All the data should come back exactly as it was given.

**GIVEN DATA**
..........
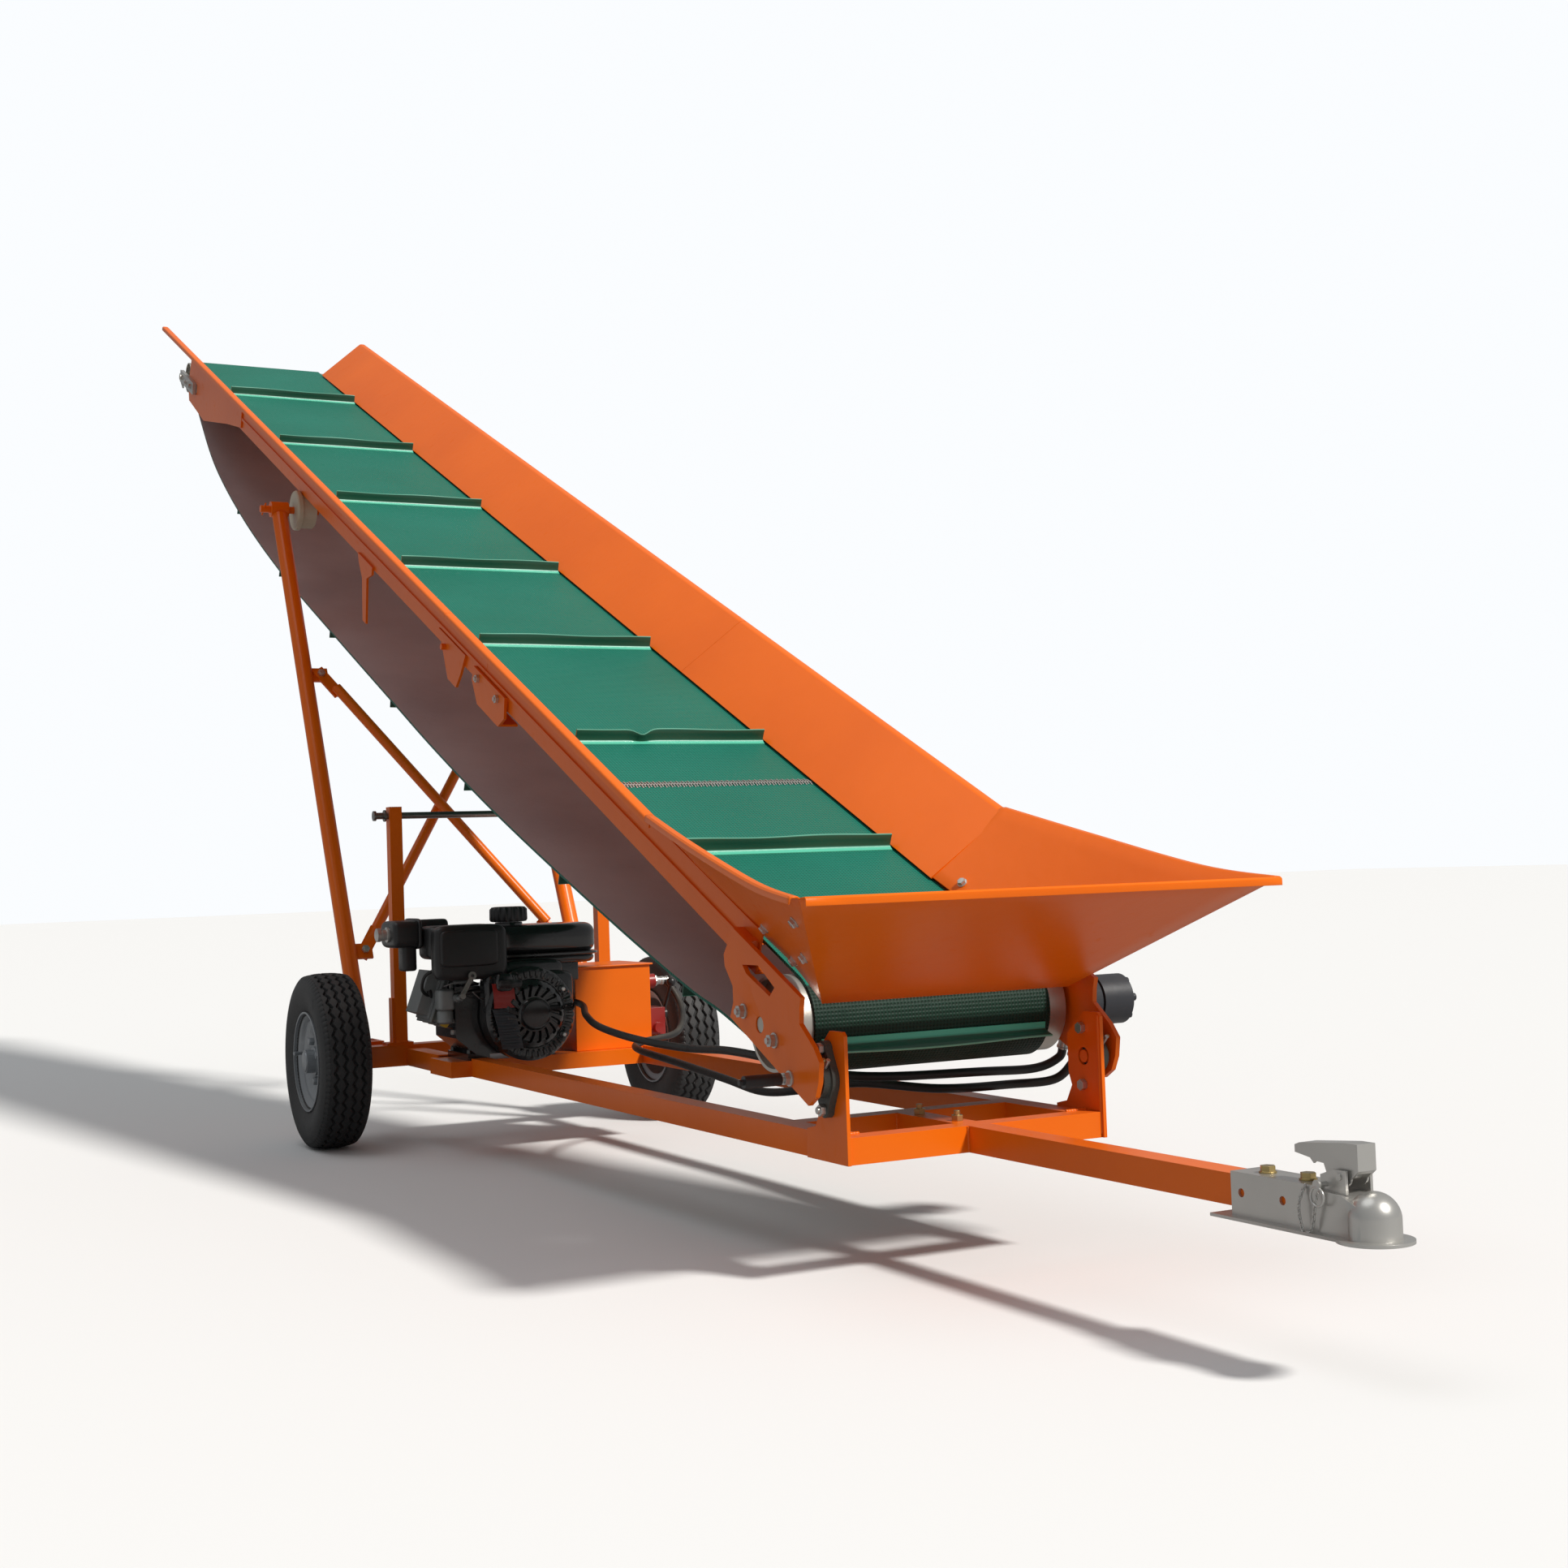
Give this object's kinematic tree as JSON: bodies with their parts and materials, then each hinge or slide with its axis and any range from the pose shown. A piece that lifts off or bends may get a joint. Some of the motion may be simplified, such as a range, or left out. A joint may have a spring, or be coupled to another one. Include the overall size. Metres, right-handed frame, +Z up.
{
  "type": "towable belt conveyor",
  "caption": "Orange towable belt conveyor for grain and seed: feed hopper, cleated green belt, swinging lift legs, two-wheel chassis with drawbar, engine and hydraulic drive.",
  "frame": {"origin": "centre of the footprint, on the ground", "axes": "+Z up, +Y from the drawbar towards the discharge end, +X to the right seen from the drawbar"},
  "size_m": [0.993, 5.492, 2.538],
  "materials": {
    "orange paint": "gloss",
    "bare steel": "satin",
    "zinc plate": "satin",
    "yellow zinc": "satin",
    "cast bearing": "matt",
    "roller steel": "satin",
    "black paint": "gloss",
    "black plastic": "satin",
    "cast aluminium": "matt",
    "pump grey": "satin",
    "valve red": "satin",
    "yellow plastic": "satin",
    "hose rubber": "matt",
    "tyre rubber": "matt",
    "wheel paint": "satin",
    "nylon": "satin",
    "belt": "matt",
    "cleat": "satin"
  },
  "bodies": {
    "chassis": {"main_frame": "orange paint", "pivot_plates": "orange paint", "pivot_bearings": "cast bearing", "bearing_bolts": "zinc plate", "support_posts": "orange paint", "post_rod": "bare steel", "drawbar": "orange paint", "coupler_body": "zinc plate", "coupler_bolts": "yellow zinc", "oil_tank": "orange paint", "tank_breather": "zinc plate", "valve_block": "valve red", "engine_block": "black paint", "cylinder_head": "cast aluminium", "engine_shroud": "black paint", "recoil_cover": "black paint", "fuel_tank": "black paint", "air_cleaner": "black plastic", "hydraulic_pump": "pump grey", "pressure_hose": "hose rubber", "return_hose": "hose rubber"},
    "conveyor": {"rails_lower": "orange paint", "rails_upper": "orange paint", "boards_lower": "orange paint", "boards_upper": "orange paint", "belt_bed": "orange paint", "splice_brackets": "orange paint", "rail_brackets": "orange paint", "tail_arms": "orange paint", "arm_bolts": "zinc plate", "hopper_front": "orange paint", "hopper_sides": "orange paint", "hopper_bolts": "zinc plate", "head_plates": "orange paint", "head_takeups": "bare steel", "hydraulic_motor": "black paint", "belt": "belt", "cleats": "cleat", "belt_lacing": "zinc plate", "stop_peg": "black plastic"},
    "lift_legs": {"leg_left": "orange paint", "leg_right": "orange paint", "cross_braces": "orange paint", "brace_bolts": "zinc plate"},
    "runner_left": {"runner_left": "nylon"},
    "runner_right": {"runner_right": "nylon"},
    "wheel_left": {"tyre_left": "tyre rubber", "rim_left": "wheel paint"},
    "wheel_right": {"tyre_right": "tyre rubber", "rim_right": "wheel paint"},
    "tail_drum": {"tail_drum": "roller steel"},
    "head_roller": {"head_roller": "roller steel"},
    "coupler_latch": {"coupler_latch": "zinc plate"},
    "safety_pin": {"safety_pin": "zinc plate"},
    "valve_lever": {"valve_lever": "black paint"},
    "throttle_lever": {"throttle_lever": "bare steel"},
    "recoil_handle": {"recoil_handle": "black plastic"},
    "fuel_cap": {"fuel_cap": "black plastic"},
    "oil_cap": {"oil_cap": "yellow plastic"}
  },
  "joints": [
    {"name": "conveyor_tilt", "type": "hinge", "parent": "chassis", "child": "conveyor", "pos_m": [0, -1.826, 0.304], "axis": [1, 0, 0], "range_deg": [-4, 5], "deforming": ["pressure_hose", "return_hose"]},
    {"name": "leg_swing", "type": "hinge", "parent": "chassis", "child": "lift_legs", "pos_m": [0, 0.438, 0.204], "axis": [1, 0, 0], "range_deg": [-13.5, 13.5]},
    {"name": "runner_left_spin", "type": "hinge", "parent": "lift_legs", "child": "runner_left", "pos_m": [-0.233, 1.16031, 1.66852], "axis": [1, 0, 0], "continuous": true},
    {"name": "runner_right_spin", "type": "hinge", "parent": "lift_legs", "child": "runner_right", "pos_m": [0.233, 1.16031, 1.66852], "axis": [1, 0, 0], "continuous": true},
    {"name": "wheel_left_spin", "type": "hinge", "parent": "chassis", "child": "wheel_left", "pos_m": [-0.438, 0.264, 0.204], "axis": [1, 0, 0], "continuous": true},
    {"name": "wheel_right_spin", "type": "hinge", "parent": "chassis", "child": "wheel_right", "pos_m": [0.438, 0.264, 0.204], "axis": [1, 0, 0], "continuous": true},
    {"name": "tail_drum_spin", "type": "hinge", "parent": "conveyor", "child": "tail_drum", "pos_m": [0, -1.67541, 0.37815], "axis": [1, 0, 0], "continuous": true},
    {"name": "head_roller_spin", "type": "hinge", "parent": "conveyor", "child": "head_roller", "pos_m": [0, 2.69257, 2.40436], "axis": [1, 0, 0], "continuous": true},
    {"name": "latch_lift", "type": "hinge", "parent": "chassis", "child": "coupler_latch", "pos_m": [0, -2.666, 0.238], "axis": [1, 0, 0], "range_deg": [0, 50]},
    {"name": "safety_pin_pull", "type": "slide", "parent": "chassis", "child": "safety_pin", "axis": [-1, 0, 0], "range_m": [0, 0.06]},
    {"name": "valve_lever_swing", "type": "hinge", "parent": "chassis", "child": "valve_lever", "pos_m": [0.264, -0.084, 0.286], "axis": [1, 0, 0], "range_deg": [-25, 25]},
    {"name": "throttle_swing", "type": "hinge", "parent": "chassis", "child": "throttle_lever", "pos_m": [-0.24, -0.218, 0.406], "axis": [0, 1, 0], "range_deg": [-20, 20]},
    {"name": "recoil_pull", "type": "slide", "parent": "chassis", "child": "recoil_handle", "axis": [0, -1, 0], "range_m": [0, 0.25]},
    {"name": "fuel_cap_turn", "type": "hinge", "parent": "chassis", "child": "fuel_cap", "pos_m": [-0.117, -0.116, 0.525], "axis": [0, 0, 1], "continuous": true},
    {"name": "oil_cap_turn", "type": "hinge", "parent": "chassis", "child": "oil_cap", "pos_m": [-0.262, -0.132, 0.3], "axis": [-0.9063, 0, 0.4226], "continuous": true}
  ],
  "couplings": [
    {"joint": "leg_swing", "follows": "conveyor_tilt", "ratio": 2.6},
    {"joint": "head_roller_spin", "follows": "tail_drum_spin", "ratio": 1.4453}
  ]
}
..........
**THE COMPLETED TASK**
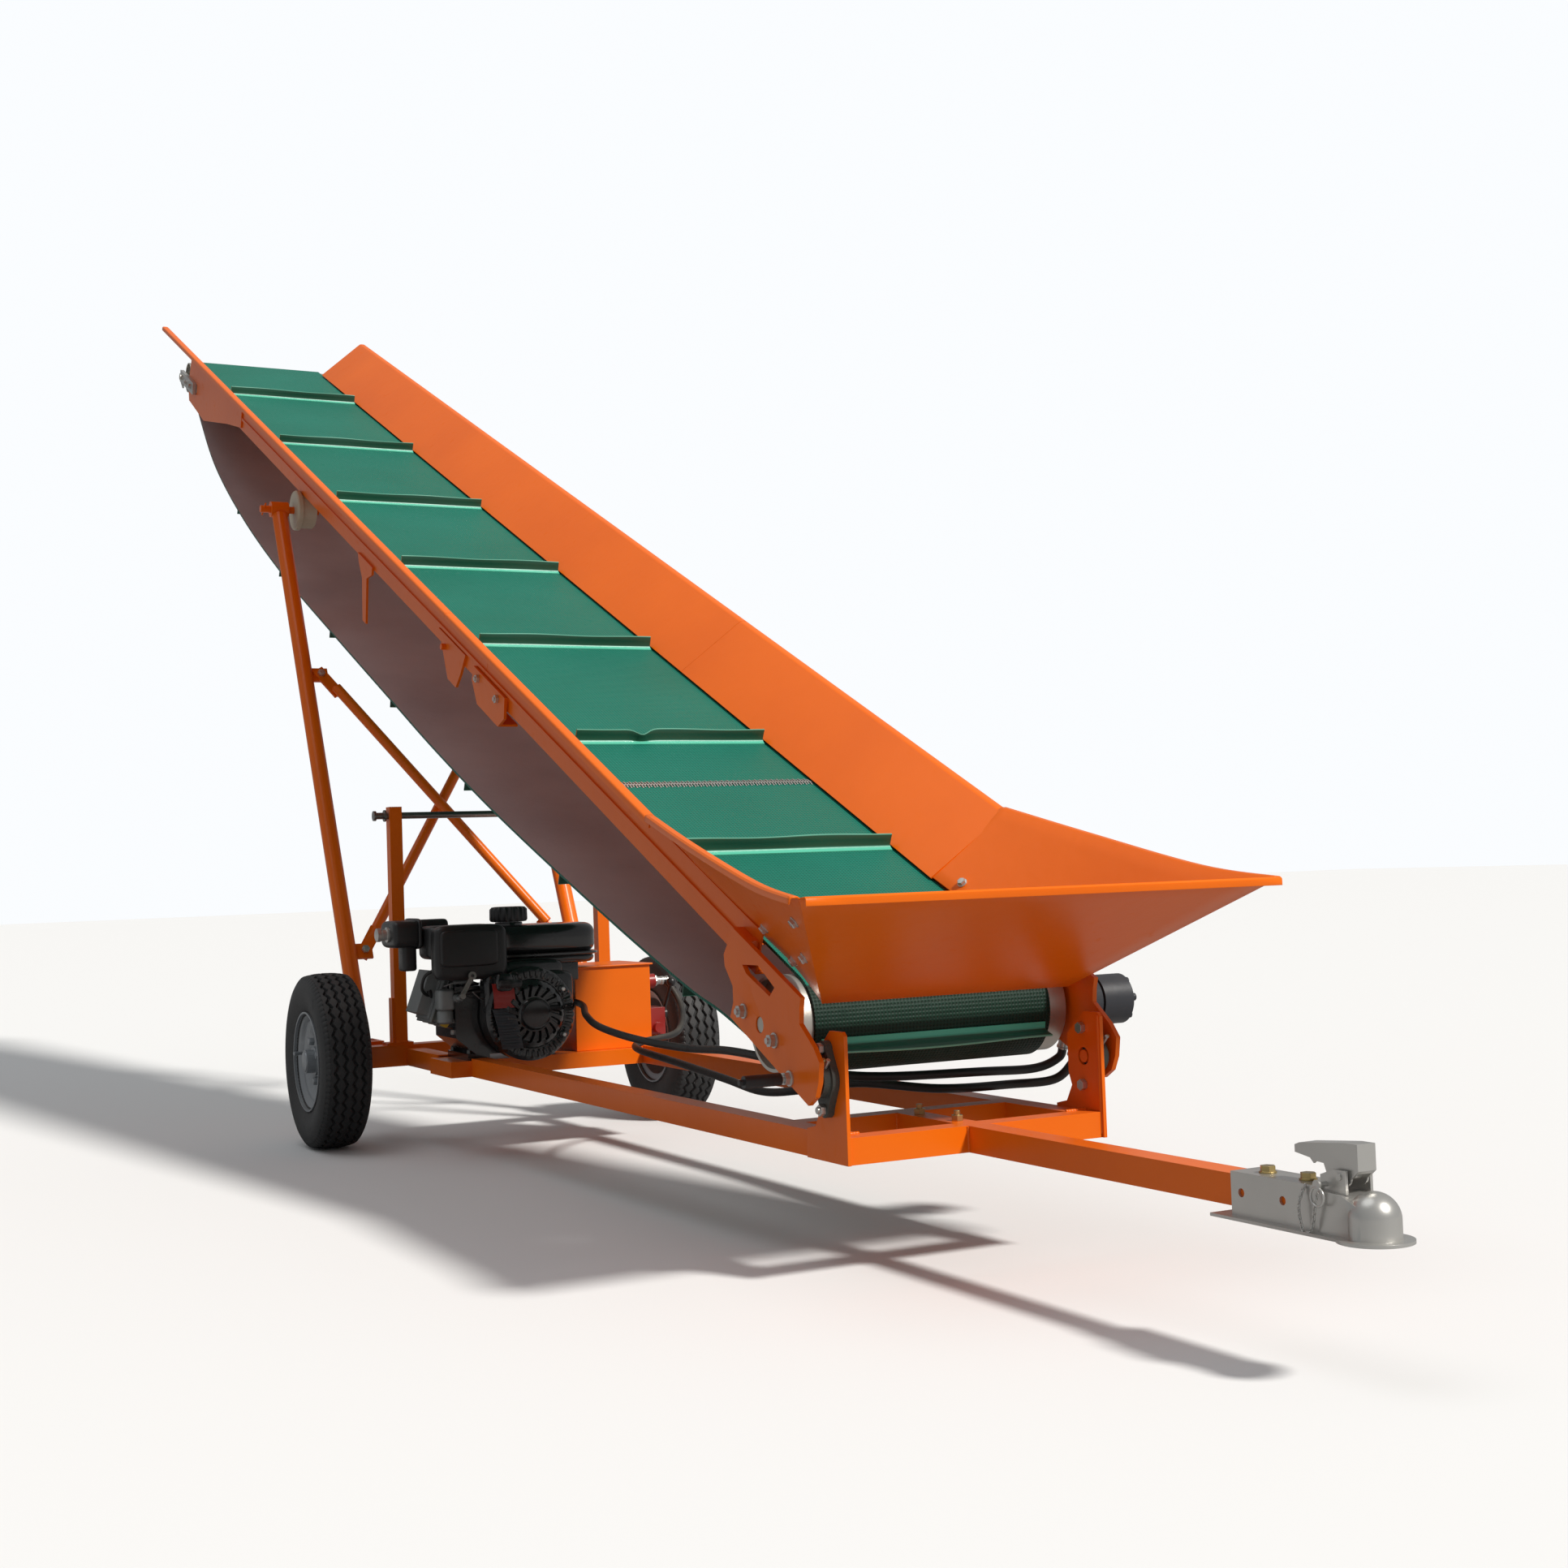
Give this object's kinematic tree as JSON: bodies with their parts and materials, then each hinge or slide with its axis and any range from the pose shown. A piece that lifts off or bends may get a joint. Some of the motion may be simplified, such as a range, or left out. A joint may have a spring, or be coupled to another one. Include the overall size. Metres, right-handed frame, +Z up.
{
  "type": "towable belt conveyor",
  "caption": "Orange towable belt conveyor for grain and seed: feed hopper, cleated green belt, swinging lift legs, two-wheel chassis with drawbar, engine and hydraulic drive.",
  "frame": {"origin": "centre of the footprint, on the ground", "axes": "+Z up, +Y from the drawbar towards the discharge end, +X to the right seen from the drawbar"},
  "size_m": [0.993, 5.492, 2.538],
  "materials": {
    "orange paint": "gloss",
    "bare steel": "satin",
    "zinc plate": "satin",
    "yellow zinc": "satin",
    "cast bearing": "matt",
    "roller steel": "satin",
    "black paint": "gloss",
    "black plastic": "satin",
    "cast aluminium": "matt",
    "pump grey": "satin",
    "valve red": "satin",
    "yellow plastic": "satin",
    "hose rubber": "matt",
    "tyre rubber": "matt",
    "wheel paint": "satin",
    "nylon": "satin",
    "belt": "matt",
    "cleat": "satin"
  },
  "bodies": {
    "chassis": {"main_frame": "orange paint", "pivot_plates": "orange paint", "pivot_bearings": "cast bearing", "bearing_bolts": "zinc plate", "support_posts": "orange paint", "post_rod": "bare steel", "drawbar": "orange paint", "coupler_body": "zinc plate", "coupler_bolts": "yellow zinc", "oil_tank": "orange paint", "tank_breather": "zinc plate", "valve_block": "valve red", "engine_block": "black paint", "cylinder_head": "cast aluminium", "engine_shroud": "black paint", "recoil_cover": "black paint", "fuel_tank": "black paint", "air_cleaner": "black plastic", "hydraulic_pump": "pump grey", "pressure_hose": "hose rubber", "return_hose": "hose rubber"},
    "conveyor": {"rails_lower": "orange paint", "rails_upper": "orange paint", "boards_lower": "orange paint", "boards_upper": "orange paint", "belt_bed": "orange paint", "splice_brackets": "orange paint", "rail_brackets": "orange paint", "tail_arms": "orange paint", "arm_bolts": "zinc plate", "hopper_front": "orange paint", "hopper_sides": "orange paint", "hopper_bolts": "zinc plate", "head_plates": "orange paint", "head_takeups": "bare steel", "hydraulic_motor": "black paint", "belt": "belt", "cleats": "cleat", "belt_lacing": "zinc plate", "stop_peg": "black plastic"},
    "lift_legs": {"leg_left": "orange paint", "leg_right": "orange paint", "cross_braces": "orange paint", "brace_bolts": "zinc plate"},
    "runner_left": {"runner_left": "nylon"},
    "runner_right": {"runner_right": "nylon"},
    "wheel_left": {"tyre_left": "tyre rubber", "rim_left": "wheel paint"},
    "wheel_right": {"tyre_right": "tyre rubber", "rim_right": "wheel paint"},
    "tail_drum": {"tail_drum": "roller steel"},
    "head_roller": {"head_roller": "roller steel"},
    "coupler_latch": {"coupler_latch": "zinc plate"},
    "safety_pin": {"safety_pin": "zinc plate"},
    "valve_lever": {"valve_lever": "black paint"},
    "throttle_lever": {"throttle_lever": "bare steel"},
    "recoil_handle": {"recoil_handle": "black plastic"},
    "fuel_cap": {"fuel_cap": "black plastic"},
    "oil_cap": {"oil_cap": "yellow plastic"}
  },
  "joints": [
    {"name": "conveyor_tilt", "type": "hinge", "parent": "chassis", "child": "conveyor", "pos_m": [0, -1.826, 0.304], "axis": [1, 0, 0], "range_deg": [-4, 5], "deforming": ["pressure_hose", "return_hose"]},
    {"name": "leg_swing", "type": "hinge", "parent": "chassis", "child": "lift_legs", "pos_m": [0, 0.438, 0.204], "axis": [1, 0, 0], "range_deg": [-13.5, 13.5]},
    {"name": "runner_left_spin", "type": "hinge", "parent": "lift_legs", "child": "runner_left", "pos_m": [-0.233, 1.16031, 1.66852], "axis": [1, 0, 0], "continuous": true},
    {"name": "runner_right_spin", "type": "hinge", "parent": "lift_legs", "child": "runner_right", "pos_m": [0.233, 1.16031, 1.66852], "axis": [1, 0, 0], "continuous": true},
    {"name": "wheel_left_spin", "type": "hinge", "parent": "chassis", "child": "wheel_left", "pos_m": [-0.438, 0.264, 0.204], "axis": [1, 0, 0], "continuous": true},
    {"name": "wheel_right_spin", "type": "hinge", "parent": "chassis", "child": "wheel_right", "pos_m": [0.438, 0.264, 0.204], "axis": [1, 0, 0], "continuous": true},
    {"name": "tail_drum_spin", "type": "hinge", "parent": "conveyor", "child": "tail_drum", "pos_m": [0, -1.67541, 0.37815], "axis": [1, 0, 0], "continuous": true},
    {"name": "head_roller_spin", "type": "hinge", "parent": "conveyor", "child": "head_roller", "pos_m": [0, 2.69257, 2.40436], "axis": [1, 0, 0], "continuous": true},
    {"name": "latch_lift", "type": "hinge", "parent": "chassis", "child": "coupler_latch", "pos_m": [0, -2.666, 0.238], "axis": [1, 0, 0], "range_deg": [0, 50]},
    {"name": "safety_pin_pull", "type": "slide", "parent": "chassis", "child": "safety_pin", "axis": [-1, 0, 0], "range_m": [0, 0.06]},
    {"name": "valve_lever_swing", "type": "hinge", "parent": "chassis", "child": "valve_lever", "pos_m": [0.264, -0.084, 0.286], "axis": [1, 0, 0], "range_deg": [-25, 25]},
    {"name": "throttle_swing", "type": "hinge", "parent": "chassis", "child": "throttle_lever", "pos_m": [-0.24, -0.218, 0.406], "axis": [0, 1, 0], "range_deg": [-20, 20]},
    {"name": "recoil_pull", "type": "slide", "parent": "chassis", "child": "recoil_handle", "axis": [0, -1, 0], "range_m": [0, 0.25]},
    {"name": "fuel_cap_turn", "type": "hinge", "parent": "chassis", "child": "fuel_cap", "pos_m": [-0.117, -0.116, 0.525], "axis": [0, 0, 1], "continuous": true},
    {"name": "oil_cap_turn", "type": "hinge", "parent": "chassis", "child": "oil_cap", "pos_m": [-0.262, -0.132, 0.3], "axis": [-0.9063, 0, 0.4226], "continuous": true}
  ],
  "couplings": [
    {"joint": "leg_swing", "follows": "conveyor_tilt", "ratio": 2.6},
    {"joint": "head_roller_spin", "follows": "tail_drum_spin", "ratio": 1.4453}
  ]
}